Problem to work on:
Take each line that has the word "values" and return it.

<<<<

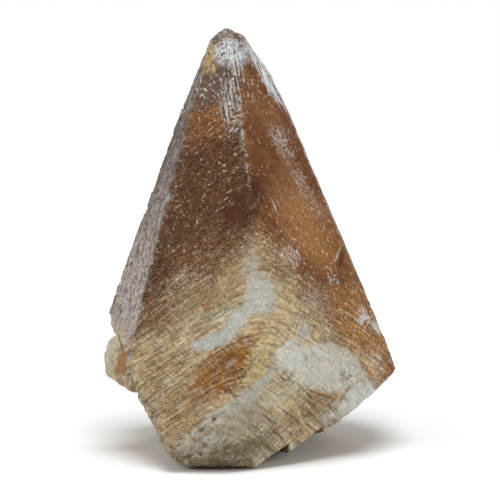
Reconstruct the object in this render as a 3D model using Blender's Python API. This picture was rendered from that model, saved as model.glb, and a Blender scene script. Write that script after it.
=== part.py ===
"""Double terminated calcite: one scalenohedral crystal that stands on its blunt lower end.

The crystal is a block cut back by its own faces. A face is placed by its direction in the crystal's own
frame, as an azimuth about the c axis and an elevation towards the tip, and by its distance from the
crystal's centre. The c axis leans back and a little to the left, and the lowest part of the lower end is
worn flat, so the crystal rests on it.

Units are metres, +Z is up, and the origin is on the ground under the middle of the crystal.
"""
import math

import bmesh
import bpy
from mathutils import Matrix, Vector

NAME = "calcite_crystal"

# How the crystal stands, in degrees: the tip leans back (+Y) and to the left (-X).
LEAN_BACK = 16.0
LEAN_LEFT = 3.0
TURN_ABOUT_C = 71.4

# The lattice of calcite. Upper faces stand in pairs, one pair about each of three blunt edges.
AXIAL_RATIO = 0.8543
BLUNT_EDGE_AZIMUTHS = (30.0, 150.0, 270.0)
PAIR_HALF_ANGLE = math.degrees(math.atan(0.6 * math.tan(math.radians(30.0))))
CLEAVAGE_ELEVATION = math.degrees(math.atan2(math.sqrt(3.0) / 2.0, AXIAL_RATIO))

# The six tall upper faces: their steepness against the c axis, and how far each stands from the centre.
UPPER_STEEPNESS = 18.5
UPPER_DISTANCES = {
    "back_right": 0.02031,
    "back_left": 0.01914,
    "left": 0.02158,
    "front_left": 0.02011,
    "front_right": 0.01824,
    "right": 0.02254,
}

# Four of them steepen towards the girdle, which leaves a low belt under each.
BELTED_FACES = ("back_left", "left", "front_right", "right")
BELT_STEEPNESS = 17.0
BELT_STAND_OUT = 0.0002

# The tip, as (azimuth, elevation, distance): a cleavage face over each blunt edge, and three worn faces.
TIP_FACES = {
    "cleavage_back": (BLUNT_EDGE_AZIMUTHS[0], CLEAVAGE_ELEVATION, 0.0385),
    "cleavage_left": (BLUNT_EDGE_AZIMUTHS[1], CLEAVAGE_ELEVATION, 0.0407),
    "cleavage_right": (BLUNT_EDGE_AZIMUTHS[2], CLEAVAGE_ELEVATION, 0.0396),
    "right_bevel": (BLUNT_EDGE_AZIMUTHS[2], 32.0, 0.02995),
    "left_bevel": (126.0, 22.6, 0.0245),
    "top": (228.4, 66.0, 0.0507),
}

# The lower termination, as (azimuth, elevation, distance).
LOWER_FACES = {
    "front": (194.0, -21.7, 0.0403),
    "front_right": (236.5, -18.6, 0.0308),
    "right": (310.9, -18.5, 0.0324),
    "left": (108.2, -21.8, 0.0269),
    "back_right": (349.1, -18.5, 0.0268),
    "back_left": (70.9, -18.5, 0.0290),
    "underside": (303.4, -57.4, 0.0308),
    "right_corner": (296.7, -49.3, 0.0320),
    "front_foot": (196.1, -66.0, 0.0442),
    "back_foot": (19.5, -30.0, 0.0286),
    "left_foot": (99.3, -49.1, 0.0334),
}

# Two ledges on the underside: left of each starting point the underside is broken back to that depth.
LEDGE_DIRECTION = Vector((1.0, 0.12, 0.05))
LEDGES = (
    (Vector((0.0150, -0.0264, -0.0219)), 0.0010),
    (Vector((0.0082, -0.0300, -0.0262)), 0.0024),
)

# The resting patch is this far below the crystal's centre.
GROUND_BELOW_CENTRE = 0.02946

# The knob: a small crystal grown into the left corner, measured from the crystal's centre.
KNOB_CENTRE = Vector((-0.0212, -0.0145, -0.0122))
KNOB_RADII = Vector((0.0062, 0.0088, 0.0062))
KNOB_LEAN = 28.0
KNOB_FACES = (
    (Vector((-1.0, -0.25, 0.10)), 0.0052),
    (Vector((-0.55, -0.10, -0.90)), 0.0052),
    (Vector((-0.30, -0.90, 0.30)), 0.0064),
    (Vector((-0.45, 0.05, 0.90)), 0.0058),
    (Vector((-0.85, -0.60, -0.45)), 0.0052),
)

# Two corners lost along the cleavage at the back: the centre of the lost block from the crystal's centre.
CHIP_SIZE = 0.009
CHIP_CENTRES = (
    Vector((0.0236, 0.0170, -0.0105)),
    Vector((-0.0172, 0.0176, -0.0052)),
)

BLOCK_SIZE = 0.3
WELD_DISTANCE = 0.000002


def crystal_axes():
    """Turn the crystal's own frame into the world's."""
    lean_left = Matrix.Rotation(math.radians(-LEAN_LEFT), 3, "Y")
    lean_back = Matrix.Rotation(math.radians(-LEAN_BACK), 3, "X")
    turn = Matrix.Rotation(math.radians(TURN_ABOUT_C), 3, "Z")
    return lean_left @ lean_back @ turn


def face_normal(azimuth, elevation):
    """World normal of the face at this azimuth about c and this elevation towards the tip."""
    around = math.radians(azimuth)
    up = math.radians(elevation)
    level = math.cos(up)
    return crystal_axes() @ Vector((math.cos(around) * level, math.sin(around) * level, math.sin(up)))


def upper_azimuths():
    """Azimuth of each tall upper face, in the order of UPPER_DISTANCES."""
    azimuths = []
    for edge in BLUNT_EDGE_AZIMUTHS:
        azimuths += [edge - PAIR_HALF_ANGLE, edge + PAIR_HALF_ANGLE]
    return dict(zip(UPPER_DISTANCES, azimuths))


def crystal_faces():
    """Every face of the crystal as (normal, distance from the centre)."""
    azimuths = upper_azimuths()
    faces = [(face_normal(azimuths[name], UPPER_STEEPNESS), far) for name, far in UPPER_DISTANCES.items()]
    for name in BELTED_FACES:
        far = UPPER_DISTANCES[name] + BELT_STAND_OUT
        faces.append((face_normal(azimuths[name], BELT_STEEPNESS), far))
    placed = [*TIP_FACES.values(), *LOWER_FACES.values()]
    faces += [(face_normal(azimuth, elevation), far) for azimuth, elevation, far in placed]
    faces.append((Vector((0.0, 0.0, -1.0)), GROUND_BELOW_CENTRE))
    return faces


def cut_back(mesh, normal, distance, centre=Vector()):
    """Cut away what lies beyond a plane, and close the cut."""
    cut = bmesh.ops.bisect_plane(
        mesh,
        geom=mesh.verts[:] + mesh.edges[:] + mesh.faces[:],
        dist=WELD_DISTANCE,
        plane_co=centre + normal.normalized() * distance,
        plane_no=normal,
        clear_outer=True,
    )
    rim = [item for item in cut["geom_cut"] if isinstance(item, bmesh.types.BMEdge)]
    if rim:
        bmesh.ops.contextual_create(mesh, geom=rim)


def solid_object(name, mesh, collection):
    """Put a closed mesh in the scene as an object of its own."""
    bmesh.ops.dissolve_degenerate(mesh, dist=WELD_DISTANCE, edges=mesh.edges[:])
    bmesh.ops.recalc_face_normals(mesh, faces=mesh.faces[:])
    data = bpy.data.meshes.new(name)
    mesh.to_mesh(data)
    mesh.free()
    made = bpy.data.objects.new(name, data)
    collection.objects.link(made)
    return made


def make_crystal(collection):
    """The block, cut back by every face of the crystal."""
    mesh = bmesh.new()
    bmesh.ops.create_cube(mesh, size=BLOCK_SIZE)
    for normal, distance in crystal_faces():
        cut_back(mesh, normal, distance)
    return solid_object(NAME, mesh, collection)


def make_knob(collection):
    """The small crystal on the left corner, a lump with four faces of its own."""
    mesh = bmesh.new()
    bmesh.ops.create_icosphere(mesh, subdivisions=3, radius=1.0)
    place = (
        Matrix.Translation(KNOB_CENTRE)
        @ Matrix.Rotation(math.radians(KNOB_LEAN), 4, "Y")
        @ Matrix.Diagonal(KNOB_RADII).to_4x4()
    )
    bmesh.ops.transform(mesh, matrix=place, verts=mesh.verts)
    for normal, distance in KNOB_FACES:
        cut_back(mesh, normal, distance, KNOB_CENTRE)
    return solid_object("knob", mesh, collection)


def make_ledge(index, start, depth, collection):
    """What the underside has lost left of a ledge line."""
    azimuth, elevation, distance = LOWER_FACES["underside"]
    normal = face_normal(azimuth, elevation)
    mesh = bmesh.new()
    bmesh.ops.create_cube(mesh, size=BLOCK_SIZE)
    cut_back(mesh, -normal, depth - distance)
    cut_back(mesh, LEDGE_DIRECTION, 0.0, start)
    return solid_object(f"ledge_cut_{index}", mesh, collection)


def make_chip(index, centre, collection):
    """A cleavage block, bounded by the six faces of calcite's cleavage."""
    mesh = bmesh.new()
    bmesh.ops.create_cube(mesh, size=BLOCK_SIZE, matrix=Matrix.Translation(centre))
    for azimuth in BLUNT_EDGE_AZIMUTHS:
        normal = face_normal(azimuth, CLEAVAGE_ELEVATION)
        cut_back(mesh, normal, CHIP_SIZE / 2.0, centre)
        cut_back(mesh, -normal, CHIP_SIZE / 2.0, centre)
    return solid_object(f"chip_cut_{index}", mesh, collection)


def combine(target, tool, operation):
    """Join or cut the crystal with another solid."""
    modifier = target.modifiers.new(f"{operation.lower()} {tool.name}", "BOOLEAN")
    modifier.operation = operation
    modifier.solver = "EXACT"
    modifier.object = tool


def hide_tool(tool):
    """Mark a solid as a tool, not as a part of the model."""
    tool.hide_render = True
    tool.display_type = "WIRE"


def calcite_material():
    """Honey-brown calcite with a satin surface."""
    material = bpy.data.materials.new("calcite")
    material.use_nodes = True
    shader = material.node_tree.nodes["Principled BSDF"]
    shader.inputs["Base Color"].default_value = (0.36, 0.22, 0.11, 1.0)
    shader.inputs["Roughness"].default_value = 0.35
    shader.inputs["Metallic"].default_value = 0.0
    return material


def stand_on_ground(objects, crystal):
    """Move everything so that the crystal rests at z = 0, with its box centred on the origin."""
    bpy.context.view_layer.update()
    shape = crystal.evaluated_get(bpy.context.evaluated_depsgraph_get())
    corners = [Vector(corner) for corner in shape.bound_box]
    low = Vector(map(min, *corners))
    high = Vector(map(max, *corners))
    middle = (low + high) / 2.0
    for item in objects:
        item.location -= Vector((middle.x, middle.y, low.z))


def main():
    for old in list(bpy.data.objects):
        bpy.data.objects.remove(old, do_unlink=True)
    parts = bpy.data.collections.new("double terminated calcite")
    tools = bpy.data.collections.new("cutters")
    bpy.context.scene.collection.children.link(parts)
    bpy.context.scene.collection.children.link(tools)

    crystal = make_crystal(parts)
    knob = make_knob(tools)
    cutters = [make_ledge(index, start, depth, tools) for index, (start, depth) in enumerate(LEDGES)]
    cutters += [make_chip(index, centre, tools) for index, centre in enumerate(CHIP_CENTRES)]
    combine(crystal, knob, "UNION")
    for cutter in cutters:
        combine(crystal, cutter, "DIFFERENCE")
    for tool in [knob] + cutters:
        hide_tool(tool)
    crystal.data.materials.append(calcite_material())
    stand_on_ground([crystal, knob] + cutters, crystal)


main()
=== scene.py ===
"""Double terminated calcite: the worn surface and finish of the crystal, in a plain studio.

The file is laid out as a Blender add-on and run as a script. One operator grows the crystal's fine surface
and gives it its finish, and one builds the floor, the lights and the camera.
"""
import math

import bmesh
import bpy
import numpy as np
from bpy.props import FloatProperty, FloatVectorProperty, IntProperty, PointerProperty
from bpy.types import Operator, Panel, PropertyGroup
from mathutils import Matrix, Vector, noise


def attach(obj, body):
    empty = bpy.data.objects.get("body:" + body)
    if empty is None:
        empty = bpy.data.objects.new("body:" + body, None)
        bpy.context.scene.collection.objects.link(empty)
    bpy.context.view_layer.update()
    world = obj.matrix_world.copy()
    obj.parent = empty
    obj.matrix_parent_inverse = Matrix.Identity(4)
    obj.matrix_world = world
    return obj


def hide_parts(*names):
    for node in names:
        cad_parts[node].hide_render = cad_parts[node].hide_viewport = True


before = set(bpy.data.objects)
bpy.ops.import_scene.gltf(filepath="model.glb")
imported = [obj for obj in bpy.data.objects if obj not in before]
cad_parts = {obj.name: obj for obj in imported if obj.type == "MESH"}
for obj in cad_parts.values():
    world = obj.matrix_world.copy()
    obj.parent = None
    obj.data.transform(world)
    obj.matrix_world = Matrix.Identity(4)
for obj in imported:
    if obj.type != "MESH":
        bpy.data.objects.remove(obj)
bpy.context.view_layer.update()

bl_info = {
    "name": "Double terminated calcite",
    "version": (1, 0, 0),
    "blender": (4, 5, 0),
    "location": "View3D > Sidebar > Calcite",
    "description": "Grows the worn surface of a calcite crystal and stands it in a plain studio",
    "category": "Object",
}

NODE = "calcite_crystal"
BODY = "root"
PIECE = "crystal_surface"

# Shaping works in millimetres.
MM = 1000.0

# How much of the cube round the crystal its fine grid takes up: this sets the size of the mesh.
GRID_FILL = 0.74

# The crystal's faces, as azimuth (0 faces the front, positive to the right) and elevation in degrees.
FACES = {
    "left": (-73.9, 21.0),
    "front_left": (-35.0, 30.5),
    "front_right": (57.0, 30.2),
    "right": (95.9, 20.6),
    "back_left": (-150.9, 3.1),
    "back_right": (172.8, 3.0),
    "tip_back": (-169.1, 29.1),
    "tip_left": (-66.3, 51.6),
    "tip_right": (88.3, 51.3),
    "tip_top": (60.0, 80.0),
    "right_bevel": (81.6, 38.7),
    "left_bevel": (-80.0, 23.5),
    "lower_front": (-4.0, -6.0),
    "lower_front_right": (36.0, -4.0),
    "lower_right": (106.0, -21.0),
    "lower_left": (-84.0, -24.0),
    "lower_back_right": (145.0, -30.5),
    "lower_back_left": (-123.0, -30.2),
    "underside": (80.0, -55.0),
    "right_corner": (80.0, -46.0),
    "front_foot": (2.0, -50.0),
    "back_foot": (178.0, -46.0),
    "left_foot": (-80.0, -52.0),
    "ground": (0.0, -90.0),
}
SAME_FACE_DEGREES = 2.5
SAME_PLANE_DEGREES = 0.6

# Points nearer to a face than this, in mm, lie on the hull, and the others on a ledge or the knob.
ON_HULL = 0.12

# The lower faces that broke or grew rough.
ROUGH_FACES = (
    "lower_front", "lower_right", "lower_left", "lower_back_right", "lower_back_left",
    "underside", "right_corner", "front_foot", "back_foot", "left_foot",
)

# Calcite cleaves along three directions, and three faces of the tip lie along them.
CLEAVAGES = (FACES["tip_back"], FACES["tip_left"], FACES["tip_right"])

# Wavy steps that run the length of a face, beside one of its edges: the face, the one it meets there, their
# width and depth in mm, and a seed.
GROOVES = (
    ("left", "front_left", 2.3, 0.34, 4),
    ("back_left", "left", 3.4, 0.18, 13),
    ("back_right", "right", 3.0, 0.16, 14),
    ("right", "front_right", 3.6, 0.10, 15),
)

# The faces where the cleavage shows as fine terraces, below the cap.
TERRACED_FACES = ("front_left", "front_right", "lower_front_right", "lower_front")

# Steps on the surface: how wide and how deep they are, in mm.
RIDGE_STEPS = (1.1, 0.20)
TERRACES = (1.5, 0.08)
BROKEN_STEPS = (1.6, 0.17)
EDGE_TEETH = (1.3, 0.8)

# Faces that meet at less than this angle have no edge that could wear.
DULL_EDGE_DEGREES = 20.0

# How far in from an edge its wear reaches, in mm.
WHITE_REACH = 0.4
NICKS_REACH = 0.8
TEETH_REACH = 1.1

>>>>

Task result:
    placed = [*TIP_FACES.values(), *LOWER_FACES.values()]
for obj in cad_parts.values():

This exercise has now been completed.